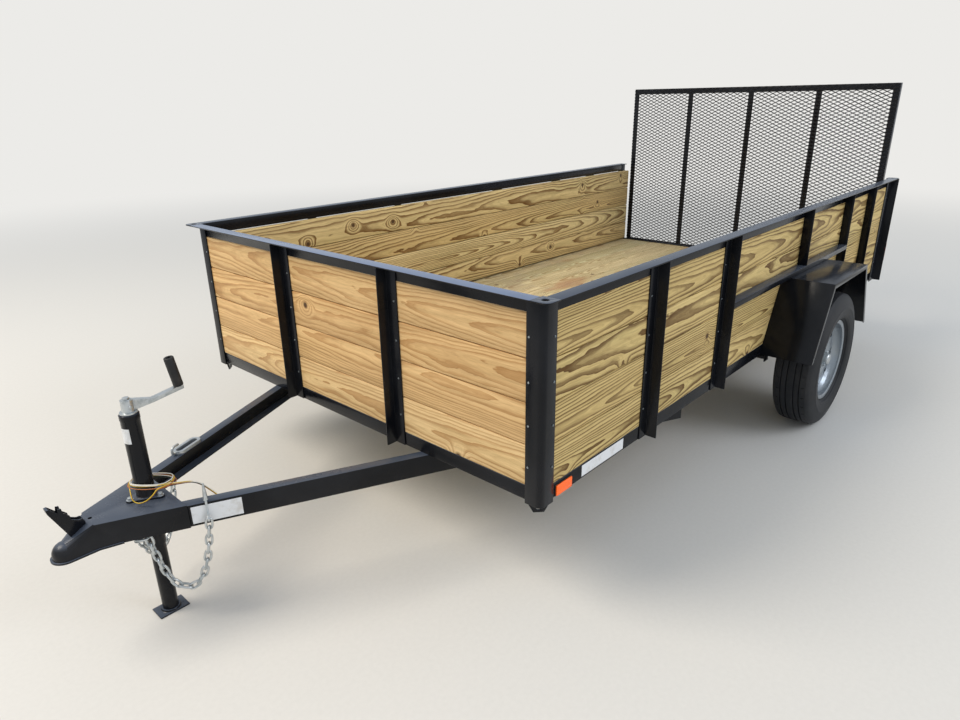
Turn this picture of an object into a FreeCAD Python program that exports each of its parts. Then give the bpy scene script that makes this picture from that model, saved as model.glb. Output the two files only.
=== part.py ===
"""Single-axle utility trailer with wooden sides and a mesh ramp gate.

Frame of the model: +X points forward to the coupler, +Y to the trailer's left,
+Z up. The origin is on the ground under the middle of the trailer's outline.
All sizes are in millimetres.
"""

import FreeCAD
import Part

import math
import os

import Sketcher
from FreeCAD import Placement, Rotation, Vector

doc = FreeCAD.newDocument("utility_trailer")
sheet = doc.addObject("Spreadsheet::Sheet", "Sizes")


# Driving dimensions: alias, value in millimetres or degrees, meaning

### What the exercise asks
Please output the entire listing exactly as it stands.

### Answer in full
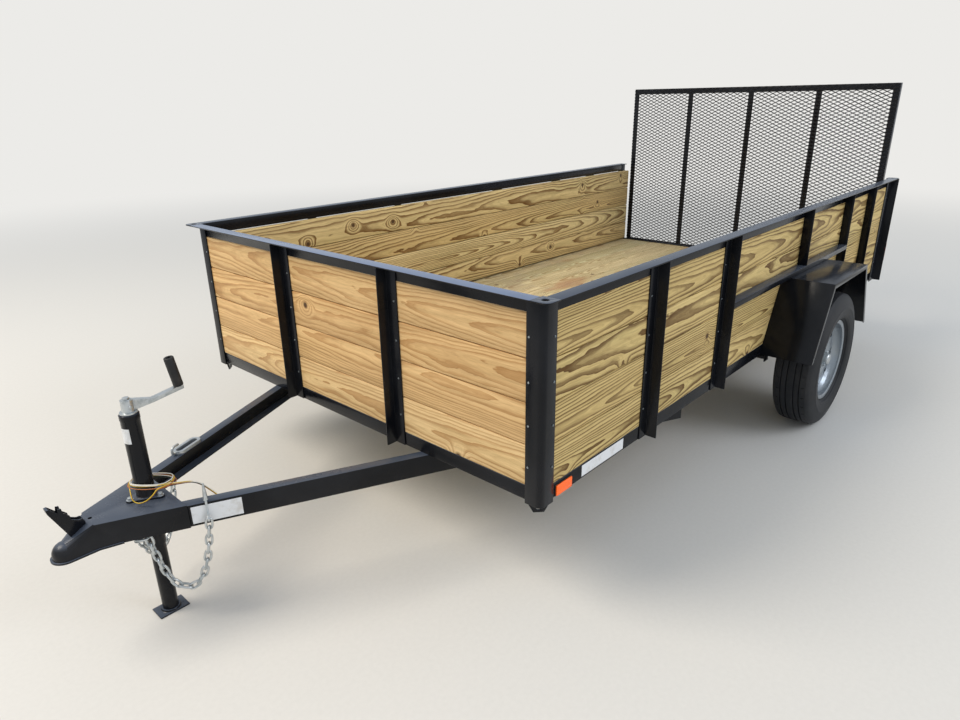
Turn this picture of an object into a FreeCAD Python program that exports each of its parts. Then give the bpy scene script that makes this picture from that model, saved as model.glb. Output the two files only.
=== part.py ===
"""Single-axle utility trailer with wooden sides and a mesh ramp gate.

Frame of the model: +X points forward to the coupler, +Y to the trailer's left,
+Z up. The origin is on the ground under the middle of the trailer's outline.
All sizes are in millimetres.
"""

import FreeCAD
import Part

import math
import os

import Sketcher
from FreeCAD import Placement, Rotation, Vector

doc = FreeCAD.newDocument("utility_trailer")
sheet = doc.addObject("Spreadsheet::Sheet", "Sizes")


# Driving dimensions: alias, value in millimetres or degrees, meaning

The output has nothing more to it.